EXERCISE:
Write out exactly the lines running from the line that includes "if obj.type not" to the end of the data, both ends included, and nothing besides.
[BEGIN DATASET SECTION]
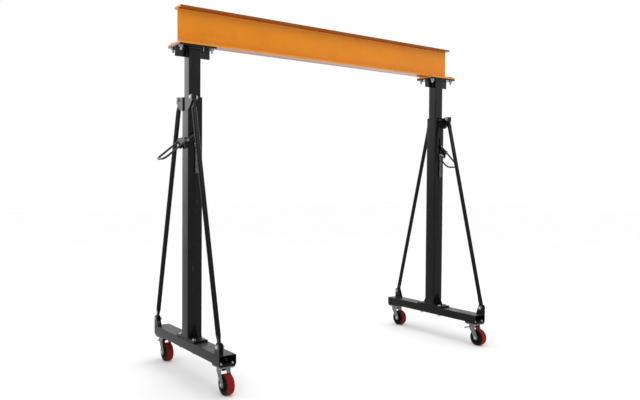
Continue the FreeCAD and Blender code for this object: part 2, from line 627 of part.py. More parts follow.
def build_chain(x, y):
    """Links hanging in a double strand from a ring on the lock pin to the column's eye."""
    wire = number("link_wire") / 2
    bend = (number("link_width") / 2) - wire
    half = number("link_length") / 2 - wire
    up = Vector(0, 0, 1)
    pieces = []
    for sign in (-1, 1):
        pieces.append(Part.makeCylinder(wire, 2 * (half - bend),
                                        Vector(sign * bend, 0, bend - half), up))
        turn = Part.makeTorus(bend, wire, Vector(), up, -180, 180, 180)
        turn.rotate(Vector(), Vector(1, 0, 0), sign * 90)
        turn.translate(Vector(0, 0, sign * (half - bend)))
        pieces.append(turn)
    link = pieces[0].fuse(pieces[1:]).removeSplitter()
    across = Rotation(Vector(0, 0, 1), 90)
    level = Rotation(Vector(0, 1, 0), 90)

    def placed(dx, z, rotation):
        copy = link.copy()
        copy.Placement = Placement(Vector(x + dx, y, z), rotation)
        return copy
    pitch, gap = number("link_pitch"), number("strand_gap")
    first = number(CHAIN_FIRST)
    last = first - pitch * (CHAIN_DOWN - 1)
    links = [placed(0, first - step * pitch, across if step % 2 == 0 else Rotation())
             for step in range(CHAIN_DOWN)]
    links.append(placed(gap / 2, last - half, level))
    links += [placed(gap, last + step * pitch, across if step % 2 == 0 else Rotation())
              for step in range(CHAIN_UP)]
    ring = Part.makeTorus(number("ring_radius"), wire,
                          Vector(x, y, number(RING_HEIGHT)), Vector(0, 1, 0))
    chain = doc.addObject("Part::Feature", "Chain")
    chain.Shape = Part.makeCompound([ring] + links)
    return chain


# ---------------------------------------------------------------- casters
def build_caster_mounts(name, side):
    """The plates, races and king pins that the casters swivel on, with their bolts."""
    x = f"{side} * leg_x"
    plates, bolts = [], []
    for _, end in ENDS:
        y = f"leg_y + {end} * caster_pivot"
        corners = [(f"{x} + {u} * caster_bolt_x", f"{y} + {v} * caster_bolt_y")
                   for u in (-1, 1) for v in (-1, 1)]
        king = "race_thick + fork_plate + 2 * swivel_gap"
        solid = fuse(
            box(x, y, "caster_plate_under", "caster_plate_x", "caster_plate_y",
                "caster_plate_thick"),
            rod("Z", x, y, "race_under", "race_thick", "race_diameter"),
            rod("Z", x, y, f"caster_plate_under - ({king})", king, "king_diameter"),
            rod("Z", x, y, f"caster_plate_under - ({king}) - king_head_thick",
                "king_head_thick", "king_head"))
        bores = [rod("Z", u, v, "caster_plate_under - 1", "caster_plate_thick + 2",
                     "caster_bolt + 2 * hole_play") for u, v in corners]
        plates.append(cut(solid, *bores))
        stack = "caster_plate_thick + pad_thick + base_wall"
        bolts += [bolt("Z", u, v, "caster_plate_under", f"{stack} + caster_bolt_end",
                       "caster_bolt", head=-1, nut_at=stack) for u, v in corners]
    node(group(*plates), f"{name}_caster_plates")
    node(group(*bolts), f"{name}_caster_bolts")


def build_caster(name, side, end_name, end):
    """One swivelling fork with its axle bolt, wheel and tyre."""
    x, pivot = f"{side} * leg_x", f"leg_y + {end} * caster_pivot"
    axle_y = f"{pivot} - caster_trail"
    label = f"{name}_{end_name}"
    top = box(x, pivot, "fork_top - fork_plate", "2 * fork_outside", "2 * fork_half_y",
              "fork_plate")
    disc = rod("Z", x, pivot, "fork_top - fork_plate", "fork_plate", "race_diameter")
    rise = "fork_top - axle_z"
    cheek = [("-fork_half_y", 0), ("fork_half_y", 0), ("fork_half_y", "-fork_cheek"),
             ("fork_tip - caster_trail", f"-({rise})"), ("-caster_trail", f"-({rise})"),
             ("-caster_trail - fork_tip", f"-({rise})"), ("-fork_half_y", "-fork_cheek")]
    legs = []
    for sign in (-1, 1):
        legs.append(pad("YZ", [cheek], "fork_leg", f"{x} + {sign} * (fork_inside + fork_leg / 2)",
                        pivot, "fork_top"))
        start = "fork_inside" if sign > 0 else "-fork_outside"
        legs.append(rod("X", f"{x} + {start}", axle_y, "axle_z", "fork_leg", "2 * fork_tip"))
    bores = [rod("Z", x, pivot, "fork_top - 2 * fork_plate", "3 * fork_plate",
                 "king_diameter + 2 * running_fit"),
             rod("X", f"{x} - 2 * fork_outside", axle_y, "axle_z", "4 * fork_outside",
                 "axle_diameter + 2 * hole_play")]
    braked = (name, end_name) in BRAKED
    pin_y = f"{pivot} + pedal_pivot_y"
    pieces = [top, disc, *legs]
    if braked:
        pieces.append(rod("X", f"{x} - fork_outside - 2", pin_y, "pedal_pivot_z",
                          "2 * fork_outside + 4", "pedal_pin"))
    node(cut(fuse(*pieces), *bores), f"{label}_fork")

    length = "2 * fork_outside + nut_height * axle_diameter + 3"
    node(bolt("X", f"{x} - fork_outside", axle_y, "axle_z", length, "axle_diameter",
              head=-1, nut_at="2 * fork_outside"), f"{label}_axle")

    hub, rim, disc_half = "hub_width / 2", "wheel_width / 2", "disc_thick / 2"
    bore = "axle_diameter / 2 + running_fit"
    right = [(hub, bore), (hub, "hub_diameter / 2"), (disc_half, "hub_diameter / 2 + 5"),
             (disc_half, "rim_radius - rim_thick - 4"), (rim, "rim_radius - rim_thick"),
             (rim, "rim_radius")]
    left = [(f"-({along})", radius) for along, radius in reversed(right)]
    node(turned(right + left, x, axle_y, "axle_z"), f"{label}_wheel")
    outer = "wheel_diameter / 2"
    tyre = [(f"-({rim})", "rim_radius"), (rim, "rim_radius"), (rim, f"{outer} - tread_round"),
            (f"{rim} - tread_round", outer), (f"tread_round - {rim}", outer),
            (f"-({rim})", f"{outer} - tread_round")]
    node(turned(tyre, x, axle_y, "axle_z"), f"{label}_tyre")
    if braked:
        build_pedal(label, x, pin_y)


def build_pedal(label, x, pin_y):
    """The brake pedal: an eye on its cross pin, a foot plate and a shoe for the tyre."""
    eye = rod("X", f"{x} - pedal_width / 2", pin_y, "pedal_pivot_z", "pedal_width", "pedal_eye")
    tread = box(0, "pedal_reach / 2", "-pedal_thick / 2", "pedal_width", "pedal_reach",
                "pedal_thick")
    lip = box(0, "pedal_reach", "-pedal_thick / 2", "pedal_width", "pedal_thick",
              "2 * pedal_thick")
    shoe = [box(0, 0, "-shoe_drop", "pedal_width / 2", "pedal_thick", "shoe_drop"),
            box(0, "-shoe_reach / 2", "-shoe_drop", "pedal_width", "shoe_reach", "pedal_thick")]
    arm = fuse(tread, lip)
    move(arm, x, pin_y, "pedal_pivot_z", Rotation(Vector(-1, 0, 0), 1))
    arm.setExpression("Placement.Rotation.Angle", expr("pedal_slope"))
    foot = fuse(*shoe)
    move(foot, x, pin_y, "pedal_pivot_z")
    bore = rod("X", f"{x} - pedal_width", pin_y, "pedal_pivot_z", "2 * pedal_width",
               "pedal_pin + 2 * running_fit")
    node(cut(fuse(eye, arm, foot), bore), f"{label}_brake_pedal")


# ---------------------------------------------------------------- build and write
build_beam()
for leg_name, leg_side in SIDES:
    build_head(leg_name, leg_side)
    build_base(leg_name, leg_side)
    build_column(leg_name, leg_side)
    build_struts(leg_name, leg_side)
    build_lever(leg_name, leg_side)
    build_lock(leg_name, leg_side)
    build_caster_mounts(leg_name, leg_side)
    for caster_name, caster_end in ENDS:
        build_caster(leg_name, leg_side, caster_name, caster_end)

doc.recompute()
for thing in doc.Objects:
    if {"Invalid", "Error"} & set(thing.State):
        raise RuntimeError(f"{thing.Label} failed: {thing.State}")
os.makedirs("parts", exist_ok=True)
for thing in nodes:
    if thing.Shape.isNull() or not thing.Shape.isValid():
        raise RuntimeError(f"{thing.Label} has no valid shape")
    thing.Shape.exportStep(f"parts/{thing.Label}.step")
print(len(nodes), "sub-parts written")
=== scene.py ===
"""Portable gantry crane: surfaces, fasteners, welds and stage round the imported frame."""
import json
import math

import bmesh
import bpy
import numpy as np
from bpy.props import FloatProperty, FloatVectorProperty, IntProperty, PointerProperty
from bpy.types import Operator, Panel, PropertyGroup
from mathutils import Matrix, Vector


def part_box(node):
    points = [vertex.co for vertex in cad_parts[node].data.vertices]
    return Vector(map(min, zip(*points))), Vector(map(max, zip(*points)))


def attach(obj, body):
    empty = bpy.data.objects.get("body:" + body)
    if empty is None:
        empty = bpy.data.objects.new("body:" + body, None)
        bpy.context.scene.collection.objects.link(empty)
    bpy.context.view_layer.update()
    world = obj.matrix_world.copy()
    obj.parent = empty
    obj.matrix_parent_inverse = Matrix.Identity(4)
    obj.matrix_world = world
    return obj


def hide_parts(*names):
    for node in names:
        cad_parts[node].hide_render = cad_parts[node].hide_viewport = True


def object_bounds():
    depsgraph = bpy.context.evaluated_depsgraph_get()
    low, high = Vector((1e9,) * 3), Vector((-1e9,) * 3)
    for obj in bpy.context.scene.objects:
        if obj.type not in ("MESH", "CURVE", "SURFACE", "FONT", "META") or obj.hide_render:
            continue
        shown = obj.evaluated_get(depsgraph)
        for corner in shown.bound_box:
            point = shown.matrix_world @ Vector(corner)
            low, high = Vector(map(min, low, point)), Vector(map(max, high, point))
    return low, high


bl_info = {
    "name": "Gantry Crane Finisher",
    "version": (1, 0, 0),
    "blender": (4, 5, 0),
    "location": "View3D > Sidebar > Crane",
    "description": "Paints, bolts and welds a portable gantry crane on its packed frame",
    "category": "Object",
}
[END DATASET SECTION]
SOLUTION:
        if obj.type not in ("MESH", "CURVE", "SURFACE", "FONT", "META") or obj.hide_render:
            continue
        shown = obj.evaluated_get(depsgraph)
        for corner in shown.bound_box:
            point = shown.matrix_world @ Vector(corner)
            low, high = Vector(map(min, low, point)), Vector(map(max, high, point))
    return low, high


bl_info = {
    "name": "Gantry Crane Finisher",
    "version": (1, 0, 0),
    "blender": (4, 5, 0),
    "location": "View3D > Sidebar > Crane",
    "description": "Paints, bolts and welds a portable gantry crane on its packed frame",
    "category": "Object",
}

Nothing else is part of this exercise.